Credit card companies consistently demonstrate value to their users. Consider fraud alerts that warn a user his card is being used at a location he has never visited. A quick reply to an email or a text can verify if the card is being abused. Credit card companies have demonstrated the value of constantly and consistently tracking their users' every physical and online move, using AI-based security analytics to alert deviations from the norm. This is an example of less privacy in exchange for more security.
Companies harvesting data and utilizing it for their own business purposes must showcase how their cyberintrusion can lead to more secure digital outcomes. When considering the value they are providing customers, organizations must ask themselves if there is a highly customized user profile for each customer. If so, is the profile being used for more targeted customer offerings only?
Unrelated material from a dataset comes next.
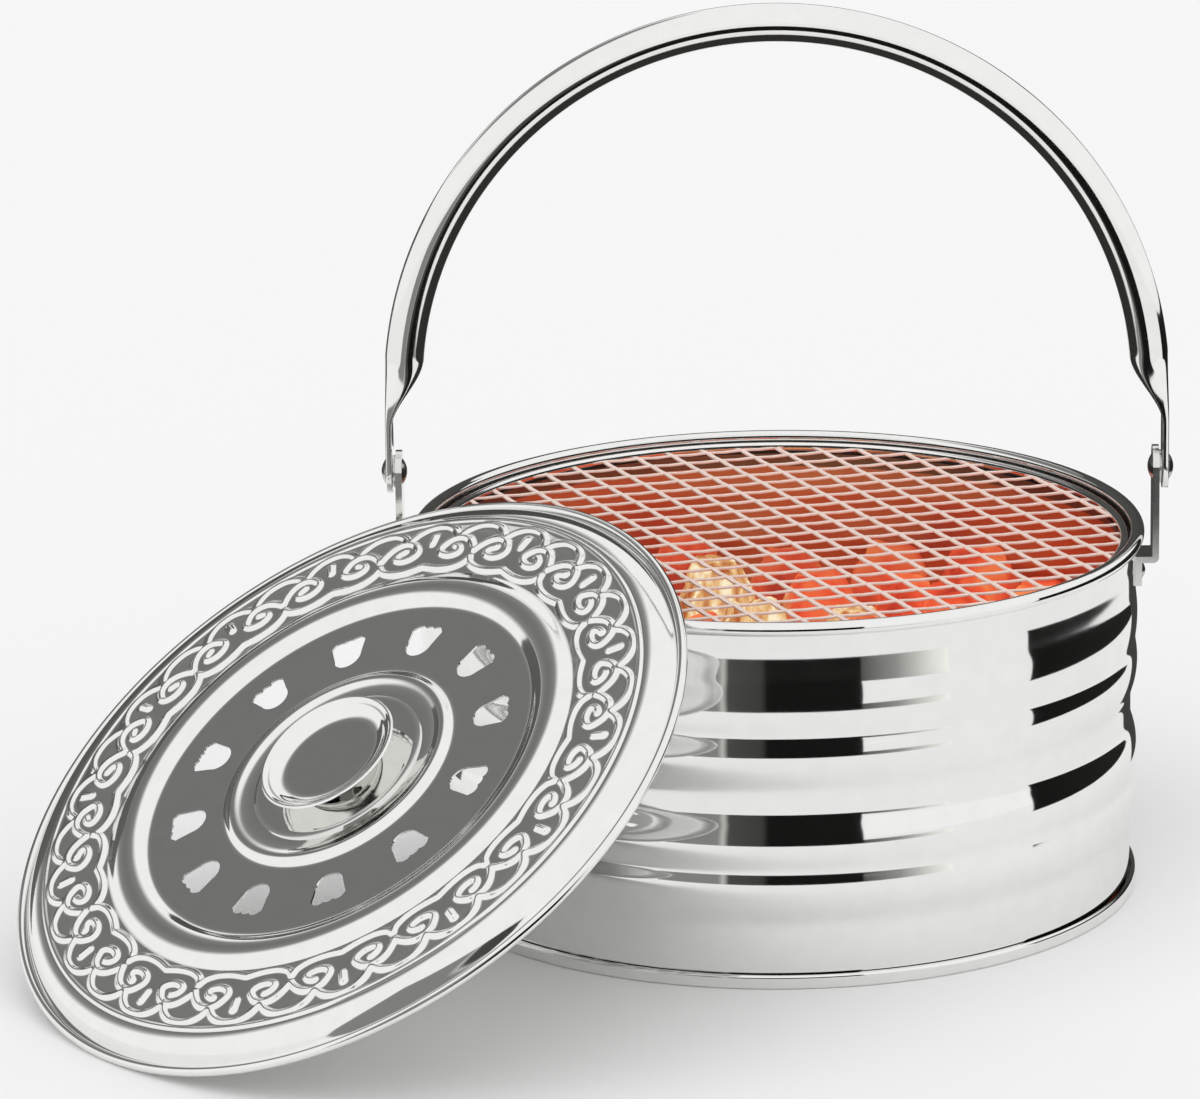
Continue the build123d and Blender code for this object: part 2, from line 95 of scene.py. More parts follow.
def arc(start, middle, end, count=24):
    """Points on the circle through three points, from the start up to and with the end."""
    ax, ay = start
    bx, by = middle
    cx, cy = end
    d = 2 * (ax * (by - cy) + bx * (cy - ay) + cx * (ay - by))
    ux = ((ax * ax + ay * ay) * (by - cy) + (bx * bx + by * by) * (cy - ay)
          + (cx * cx + cy * cy) * (ay - by)) / d
    uy = ((ax * ax + ay * ay) * (cx - bx) + (bx * bx + by * by) * (ax - cx)
          + (cx * cx + cy * cy) * (bx - ax)) / d
    radius = math.hypot(ax - ux, ay - uy)
    first = math.atan2(ay - uy, ax - ux)
    half = math.remainder(math.atan2(by - uy, bx - ux) - first, 2 * math.pi)
    rest = math.remainder(math.atan2(cy - uy, cx - ux) - first - half, 2 * math.pi)
    return [(ux + radius * math.cos(first + (half + rest) * k / count),
             uy + radius * math.sin(first + (half + rest) * k / count)) for k in range(count + 1)]


def evened(line, pitch):
    """The same line with its points at an even pitch."""
    points = np.array(line, float)
    runs = np.hypot(*np.diff(points, axis=0).T)
    along = np.concatenate(([0], np.cumsum(runs)))
    count = max(2, int(round(along[-1] / pitch)))
    places = np.linspace(0, along[-1], count + 1)
    return np.column_stack([np.interp(places, along, points[:, k]) for k in (0, 1)])


def eased(line, pitch, passes):
    """The line with its bends rounded as a press rounds sheet, its ends kept."""
    points = evened(line, pitch)
    for _ in range(passes):
        points[1:-1] = points[1:-1] / 2 + (points[:-2] + points[2:]) / 4
    return points


def offset(line, distance):
    """The line moved sideways to its left."""
    ahead = np.gradient(line, axis=0)
    ahead /= np.hypot(ahead[:, 0], ahead[:, 1])[:, None]
    return line + distance * np.column_stack((-ahead[:, 1], ahead[:, 0]))


def sheet_section(line, thickness):
    """A closed section of sheet whose outer face is the line."""
    return np.vstack((line, offset(line, thickness)[::-1]))


def wire_section(radius, height, wire, count=24):
    angles = [2 * math.pi * k / count for k in range(count)]
    return [(radius + wire * math.cos(a), height + wire * math.sin(a)) for a in angles]


# Making pieces

def take(piece):
    """Selects one piece alone and makes it active."""
    bpy.ops.object.select_all(action="DESELECT")
    piece.select_set(True)
    bpy.context.view_layer.objects.active = piece


def spin_piece(name, section, steps):
    """Lays a ring of points on a section and spins it round the Z axis into a closed solid."""
    bpy.ops.object.select_all(action="DESELECT")
    bpy.ops.mesh.primitive_circle_add(vertices=len(section), fill_type="NOTHING", location=(0, 0, 0))
    piece = bpy.context.object
    piece.name = name
    for vertex, (radius, height) in zip(piece.data.vertices, section):
        vertex.co = (radius * MM, 0, height * MM)
    bpy.ops.object.mode_set(mode="EDIT")
    bpy.ops.mesh.select_all(action="SELECT")
    bpy.ops.mesh.spin(steps=steps, angle=2 * math.pi, center=(0, 0, 0), axis=(0, 0, 1))
    bpy.ops.mesh.select_all(action="SELECT")
    bpy.ops.mesh.remove_doubles(threshold=0.000002)
    bpy.ops.mesh.normals_make_consistent(inside=False)
    bpy.ops.object.mode_set(mode="OBJECT")
    return piece


def smooth(piece, degrees=40):
    take(piece)
    bpy.ops.object.shade_smooth_by_angle(angle=math.radians(degrees))


def apply_modifier(piece, kind, name, **settings):
    take(piece)
    modifier = piece.modifiers.new(name, kind)
    for key, value in settings.items():
        setattr(modifier, key, value)
    bpy.ops.object.modifier_apply(modifier=modifier.name)


def copy_of_node(node, name):
    """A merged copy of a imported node's mesh, to be worked further."""
    piece = bpy.data.objects.new(name, frame["nodes"][node].data.copy())
    bpy.context.scene.collection.objects.link(piece)
    take(piece)
    bpy.ops.object.mode_set(mode="EDIT")
    bpy.ops.mesh.select_all(action="SELECT")
    bpy.ops.mesh.remove_doubles(threshold=0.00001)
    bpy.ops.object.mode_set(mode="OBJECT")
    return piece


def finish_piece(piece, material, body, replaced=()):
    """Gives a piece its finish and its body, and hides the nodes that it stands for."""
    piece.data.materials.clear()
    piece.data.materials.append(material)
    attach(piece, body)
    if replaced:
        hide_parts(*replaced)


# Materials

def linear(code):
    """An sRGB hex colour as linear RGBA."""
    parts = [int(code[k:k + 2], 16) / 255 for k in (1, 3, 5)]
    return tuple(p / 12.92 if p <= 0.04045 else ((p + 0.055) / 1.055) ** 2.4 for p in parts) + (1,)


def add(tree, kind, inputs=None, **settings):
    """Adds one node, sets its settings, and sets or links its inputs."""
    node = tree.nodes.new(kind)
    for key, value in settings.items():
        setattr(node, key, value)
    for key, value in (inputs or {}).items():
        if isinstance(value, bpy.types.NodeSocket):
            tree.links.new(value, node.inputs[key])
        else:
            node.inputs[key].default_value = value
    return node


def new_material(name):
    material = bpy.data.materials.new(name)
    material.use_nodes = True
    tree = material.node_tree
    shader = next(n for n in tree.nodes if n.type == "BSDF_PRINCIPLED")
    place = add(tree, "ShaderNodeTexCoord").outputs["Object"]
    return material, tree, shader, place


def ramp(tree, factor, stops):
    """A colour ramp over a factor; stops are (place, colour)."""
    node = add(tree, "ShaderNodeValToRGB", {"Fac": factor})
    while len(node.color_ramp.elements) < len(stops):
        node.color_ramp.elements.new(0.5)
    for element, (place, colour) in zip(node.color_ramp.elements, stops):
        element.position = place
        element.color = colour
    return node.outputs["Color"]


def polished_steel(name, colour, roughness, ripple_mm, ripple_depth):
    """Buffed stainless sheet: a mirror whose reflections waver where the sheet was pressed."""
    material, tree, shader, place = new_material(name)
    shader.inputs["Metallic"].default_value = 1
    haze = add(tree, "ShaderNodeTexNoise", {"Vector": place, "Scale": 1 / (9 * MM), "Detail": 3})
    grey = linear(colour)
    shade = ramp(tree, haze.outputs["Fac"], [(0.3, tuple(0.96 * c for c in grey[:3]) + (1,)), (0.75, grey)])
    tree.links.new(shade, shader.inputs["Base Color"])
    rough = add(tree, "ShaderNodeMapRange", {
        "Value": haze.outputs["Fac"], "To Min": roughness * 0.85, "To Max": roughness * 1.2})
    tree.links.new(rough.outputs["Result"], shader.inputs["Roughness"])
    ripple = add(tree, "ShaderNodeTexNoise", {
        "Vector": place, "Scale": 1 / (ripple_mm * MM), "Detail": 1.5})
    bump = add(tree, "ShaderNodeBump", {
        "Height": ripple.outputs["Fac"], "Distance": ripple_depth * MM, "Strength": 1})
    tree.links.new(bump.outputs["Normal"], shader.inputs["Normal"])
    return material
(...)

For example, take the credit card company that may offer credit monitoring services. If the answer is yes, organizations should consider investing in how insights can be translated into ongoing basic awareness offerings for the customer.
Optionality is a clear way to extend transparency into action that offers end users choices they can control. Take note-taking app Evernote's three laws of data protection, shown below.
"Your data is yours" demonstrates clear data ownership -- the user can delete it at any time and it cannot be sold or transferred to a third party. "Your data is protected" highlights that the organization assumes responsibility for protecting user data. "Your data is portable" means the user has the right to take all the data that has been amassed by the organization and transfer it elsewhere.
Putting the balance in action
Honoring the fine balance in the security vs. privacy debate will engender consumer trust, enabling the business to conquer new heights.
Embodying this culture starts at the top. Don't wait for regulations to dictate corporate policy. Instead, ask questions upfront about what the right thing to do is for customers, employees and shareholders. Then, do it.